John Koerner, liaison between the city's rebuilding commission and the Corps, described the Corps to me this way: "Organizationally challenged. Silos. No communication internally or externally. Good people individually, motivated. The whole culture hides behind the term 'authorized' [meaning congressional authorization]. They don't even know what each other's responsibilities and duties are. Projects are awarded to unsuspecting divisions. Quite a mess."

Unfortunately, Koerner was describing not history, but how the Corps is functioning in New Orleans today, where, under supposedly emergency conditions, it is trying to restore levees by June 1.

What, then, is the solution? Some recommend privatizing the Corps, or separating it from the Pentagon. That would be a serious mistake. The Corps has unique and extraordinary capabilities; it can build anything from sewer systems to power plants and, as Afghanistan and Iraq have demonstrated, that capacity needs to be in the military. Privatization would not address the OMB or Hill problems and, by giving local officials more control, would make it even harder to integrate projects affecting large areas. Notes retired Gen. Gerald Galloway, author of a highly praised study of the 1993 Mississippi River flood: "We've been talking about basin planning and integration since the 1920s, but we continue to fund individual projects."
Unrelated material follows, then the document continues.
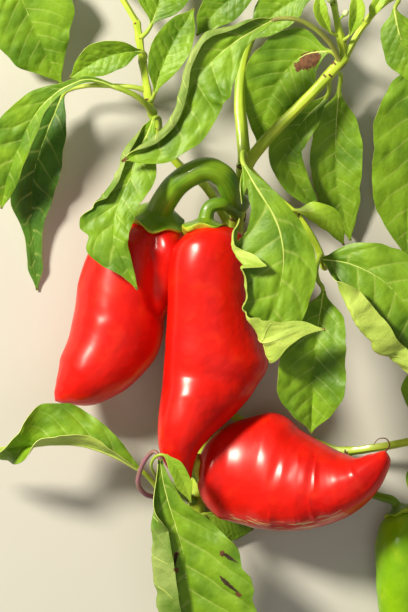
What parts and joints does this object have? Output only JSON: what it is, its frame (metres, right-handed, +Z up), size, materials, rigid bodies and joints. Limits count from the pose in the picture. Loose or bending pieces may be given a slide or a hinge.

A far better idea would be to create what I would call a Water Engineering Board, which would define national water policy, set priorities, integrate projects and apply peer review to proposals. It might, for example, demand that the Corps bring hundreds of miles of Mississippi River levees up to grade and reject expenditures on new flood-control projects that will spur dangerous development -- such as that being planned outside Sacramento on a site 20 feet below sea level.